Artinya: “Demi Allah yang jiwaku berada di tangan-Nya, saya benar-benar punya keinginan untuk mengumpulkan kayu bakar hingga terkumpul, kemudian saya perintahkan shalat dan dikumandangkan adzan, kemudian saya meminta satu orang untuk mengimami shalat, kemudian saya mendatangi orang-orang yang tidak mengikuti shalat tersebut, lalu saya bakar rumah mereka.” (Muttafaq ‘alaih)

Menurut mereka, keinginan Nabi untuk membakar rumah orang-orang yang tidak mau hadir shalat berjamaah ini menunjukkan shalat berjamaah itu wajib ‘ain hukumnya.

Lalu bagaimana jawaban Syafi’iyyah terhadap istidlal ini?

1. Hadits ini hanya menyebutkan bahwa Nabi shallallahu ‘alaihi wa sallam punya keinginan membakar rumah orang yang tidak shalat berjamaah, dan faktanya Nabi tidak pernah membakar rumah mereka. Menurut An-Nawawi, seandainya hal ini wajib, tentu Nabi tidak akan meninggalkan keinginan beliau tersebut.

2. Kecaman dalam Hadits ini ditujukan pada orang-orang munafik di Madinah (nifak i’tiqadi), bukan kepada semua orang yang tidak hadir shalat berjamaah. Dan salah satu ciri orang-orang munafik tersebut saat itu adalah tidak mau shalat berjamaah. Selain itu, orang-orang munafik ini bukan hanya enggan untuk hadir shalat berjamaah, tapi memang tidak mau mengerjakan shalat meskipun sendiri.

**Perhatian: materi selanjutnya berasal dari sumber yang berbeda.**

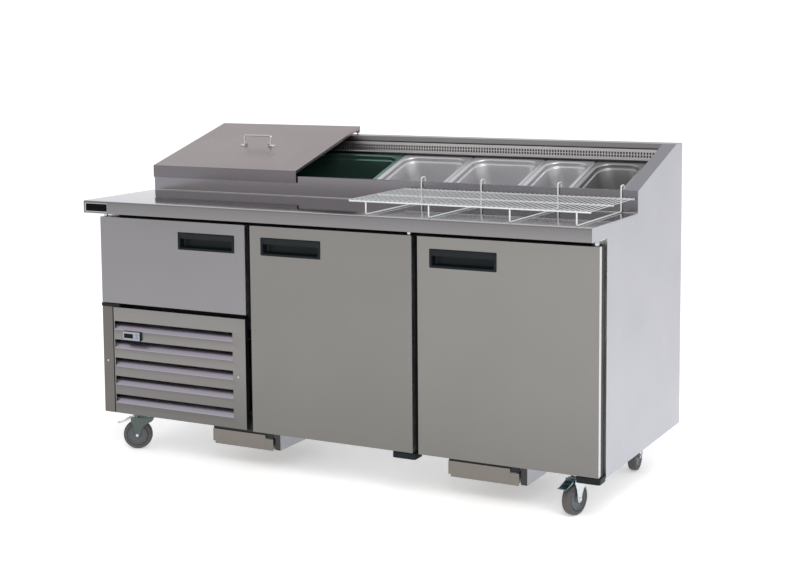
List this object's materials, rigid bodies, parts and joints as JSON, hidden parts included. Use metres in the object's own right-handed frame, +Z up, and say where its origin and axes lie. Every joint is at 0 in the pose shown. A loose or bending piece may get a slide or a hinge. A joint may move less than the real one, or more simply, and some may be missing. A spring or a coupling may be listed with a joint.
{
  "type": "sandwich prep table",
  "caption": "Refrigerated stainless prep table with doors, a louvred machine bay, a sloped food pan hopper, a hinged lid, a lift-off wire shelf and casters.",
  "frame": {"origin": "on the floor under the centre of the table", "axes": "+X to the right seen from the doors, +Y to the back, +Z up"},
  "size_m": [1.802, 0.84, 1.0926],
  "materials": {
    "door_steel": "brushed",
    "panel_steel": "satin",
    "top_steel": "polished",
    "hopper_steel": "brushed",
    "pan_steel": "polished",
    "liner_steel": "satin",
    "black_plastic": "moulded",
    "gasket_rubber": "matte",
    "zinc_steel": "zinc plated",
    "wheel_rubber": "matte",
    "chrome": "polished",
    "white_wire": "plastic coated",
    "copper": "drawn tube",
    "fin_aluminium": "finned",
    "black_paint": "satin",
    "grey_plastic": "moulded"
  },
  "bodies": {
    "root": {"base_panel": "liner_steel", "left_side_panel": "panel_steel", "right_side_panel": "panel_steel", "back_panel": "panel_steel", "machine_housing": "liner_steel", "front_frame": "liner_steel", "worktop": "top_steel", "hopper_riser": "hopper_steel", "rear_rail": "hopper_steel", "air_strip": "hopper_steel", "pan_frame": "hopper_steel", "left_stile": "door_steel", "louvre_panel": "door_steel", "screws": "zinc_steel", "thermostat": "black_plastic", "compressor": "black_paint", "condenser_coil": "fin_aluminium", "condenser_shroud": "black_paint", "evaporator_coil": "fin_aluminium", "evaporator_housing": "grey_plastic", "refrigerant_pipes": "copper", "hinge_brackets": "black_plastic", "tray_runners": "black_paint", "inner_shelves": "white_wire", "caster_plates": "zinc_steel", "pan_5": "pan_steel", "pan_6": "pan_steel"},
    "door_left": {"door_left": "door_steel", "door_left_gasket": "gasket_rubber", "door_left_handle": "black_plastic"},
    "door_middle": {"door_middle": "door_steel", "door_middle_gasket": "gasket_rubber", "door_middle_handle": "black_plastic"},
    "door_right": {"door_right": "door_steel", "door_right_gasket": "gasket_rubber", "door_right_handle": "black_plastic"},
    "lid": {"lid": "door_steel", "lid_handle_plates": "chrome"},
    "lid_bail": {"lid_bail": "chrome"},
    "pan_1": {"pan_1": "pan_steel"},
    "pan_2": {"pan_2": "pan_steel"},
    "pan_3": {"pan_3": "pan_steel"},
    "pan_4": {"pan_4": "pan_steel"},
    "wire_shelf": {"wire_shelf": "white_wire"},
    "drip_tray_left": {"drip_tray_left": "door_steel"},
    "drip_tray_right": {"drip_tray_right": "door_steel"},
    "condenser_fan": {"condenser_fan": "black_plastic"},
    "evaporator_fan": {"evaporator_fan": "black_plastic"},
    "button_up": {"button_up": "grey_plastic"},
    "button_down": {"button_down": "grey_plastic"},
    "fork_front_left": {"fork_front_left": "zinc_steel"},
    "wheel_front_left": {"wheel_front_left": "wheel_rubber"},
    "pedal_front_left": {"pedal_front_left": "black_plastic"},
    "fork_front_right": {"fork_front_right": "zinc_steel"},
    "wheel_front_right": {"wheel_front_right": "wheel_rubber"},
    "pedal_front_right": {"pedal_front_right": "black_plastic"},
    "fork_rear_left": {"fork_rear_left": "zinc_steel"},
    "wheel_rear_left": {"wheel_rear_left": "wheel_rubber"},
    "fork_rear_right": {"fork_rear_right": "zinc_steel"},
    "wheel_rear_right": {"wheel_rear_right": "wheel_rubber"}
  },
  "joints": [
    {"name": "door_left_hinge", "type": "hinge", "parent": "root", "child": "door_left", "pos_m": [-0.8805, -0.3268, 0.5], "axis": [0, 0, -1], "range_deg": [0, 95]},
    {"name": "door_middle_hinge", "type": "hinge", "parent": "root", "child": "door_middle", "pos_m": [0.2775, -0.3268, 0.5], "axis": [0, 0, 1], "range_deg": [0, 95]},
    {"name": "door_right_hinge", "type": "hinge", "parent": "root", "child": "door_right", "pos_m": [0.8805, -0.3268, 0.5], "axis": [0, 0, 1], "range_deg": [0, 95]},
    {"name": "lid_hinge", "type": "hinge", "parent": "root", "child": "lid", "pos_m": [-0.602, 0.413, 1.073], "axis": [-1, 0, 0], "range_deg": [0, 108]},
    {"name": "lid_bail_fold", "type": "hinge", "parent": "lid", "child": "lid_bail", "pos_m": [-0.602, 0.19139, 1.0356], "axis": [1, 0, 0], "range_deg": [0, 105]},
    {"name": "pan_1_lift", "type": "slide", "parent": "root", "child": "pan_1", "axis": [0, -0.2927, 0.9562], "range_m": [0, 0.13]},
    {"name": "pan_2_lift", "type": "slide", "parent": "root", "child": "pan_2", "axis": [0, -0.2927, 0.9562], "range_m": [0, 0.13]},
    {"name": "pan_3_lift", "type": "slide", "parent": "root", "child": "pan_3", "axis": [0, -0.2927, 0.9562], "range_m": [0, 0.13]},
    {"name": "pan_4_lift", "type": "slide", "parent": "root", "child": "pan_4", "axis": [0, -0.2927, 0.9562], "range_m": [0, 0.13]},
    {"name": "wire_shelf_lift", "type": "slide", "parent": "root", "child": "wire_shelf", "axis": [0, 0, 1], "range_m": [0, 0.12]},
    {"name": "drip_tray_left_slide", "type": "slide", "parent": "root", "child": "drip_tray_left", "axis": [0, -1, 0], "range_m": [0, 0.26]},
    {"name": "drip_tray_right_slide", "type": "slide", "parent": "root", "child": "drip_tray_right", "axis": [0, -1, 0], "range_m": [0, 0.26]},
    {"name": "condenser_fan_spin", "type": "hinge", "parent": "root", "child": "condenser_fan", "pos_m": [-0.59175, -0.25, 0.33], "axis": [0, 1, 0], "continuous": true},
    {"name": "evaporator_fan_spin", "type": "hinge", "parent": "root", "child": "evaporator_fan", "pos_m": [-0.6, 0.22, 0.66], "axis": [0, 1, 0], "continuous": true},
    {"name": "button_up_press", "type": "slide", "parent": "root", "child": "button_up", "axis": [0, 1, 0], "range_m": [0, 0.001], "stiffness_N_per_m": 300},
    {"name": "button_down_press", "type": "slide", "parent": "root", "child": "button_down", "axis": [0, 1, 0], "range_m": [0, 0.001], "stiffness_N_per_m": 300},
    {"name": "caster_front_left_swivel", "type": "hinge", "parent": "root", "child": "fork_front_left", "pos_m": [-0.8, -0.237, 0.12], "axis": [0, 0, 1], "continuous": true},
    {"name": "caster_front_left_roll", "type": "hinge", "parent": "fork_front_left", "child": "wheel_front_left", "pos_m": [-0.82649, -0.25108, 0.05], "axis": [0.4695, -0.8829, 0], "continuous": true},
    {"name": "caster_front_left_brake", "type": "hinge", "parent": "fork_front_left", "child": "pedal_front_left", "pos_m": [-0.83885, -0.25766, 0.106], "axis": [0.4695, -0.8829, 0], "range_deg": [0, 12]},
    {"name": "caster_front_right_swivel", "type": "hinge", "parent": "root", "child": "fork_front_right", "pos_m": [0.8, -0.237, 0.12], "axis": [0, 0, 1], "continuous": true},
    {"name": "caster_front_right_roll", "type": "hinge", "parent": "fork_front_right", "child": "wheel_front_right", "pos_m": [0.79274, -0.26611, 0.05], "axis": [0.9703, -0.2419, 0], "continuous": true},
    {"name": "caster_front_right_brake", "type": "hinge", "parent": "fork_front_right", "child": "pedal_front_right", "pos_m": [0.78936, -0.27969, 0.106], "axis": [0.9703, -0.2419, 0], "range_deg": [0, 12]},
    {"name": "caster_rear_left_swivel", "type": "hinge", "parent": "root", "child": "fork_rear_left", "pos_m": [-0.8, 0.285, 0.12], "axis": [0, 0, 1], "continuous": true},
    {"name": "caster_rear_left_roll", "type": "hinge", "parent": "fork_rear_left", "child": "wheel_rear_left", "pos_m": [-0.81928, 0.26202, 0.05], "axis": [0.766, -0.6428, 0], "continuous": true},
    {"name": "caster_rear_right_swivel", "type": "hinge", "parent": "root", "child": "fork_rear_right", "pos_m": [0.8, 0.285, 0.12], "axis": [0, 0, 1], "continuous": true},
    {"name": "caster_rear_right_roll", "type": "hinge", "parent": "fork_rear_right", "child": "wheel_rear_right", "pos_m": [0.80261, 0.25511, 0.05], "axis": [0.9962, 0.0872, 0], "continuous": true}
  ]
}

Al-Mawardi menambahkan bahwa, pada dasarnya tidak boleh membakar rumah dan merampas harta seseorang karena tidak mengikuti shalat berjamaah. Hal ini menunjukkan keinginan Nabi tersebut lahir karena faktor yang lebih besar dari sekadar ketidakhadiran pada shalat berjamaah. Faktor yang mendorong keinginan beliau tersebut adalah perilaku orang-orang munafik di Madinah saat itu, dan keengganan mereka hadir shalat berjamaah adalah salah satu penampakannya.

Wallahu a’lam.

Rujukan:
1. Al-Majmu’ Syarh Al-Muhadzdzab, karya Imam Yahya bin Syaraf An-Nawawi, Juz 4, Halaman 85-88, Maktabah Al-Irsyad, Jeddah, Saudi Arabia.
2. Al-Hawi Al-Kabir, karya Imam ‘Ali bin Ahmad Al-Mawardi, Juz 2, Halaman 301, Penerbit Dar Al-Kutub Al-‘Ilmiyyah, Beirut, Libanon.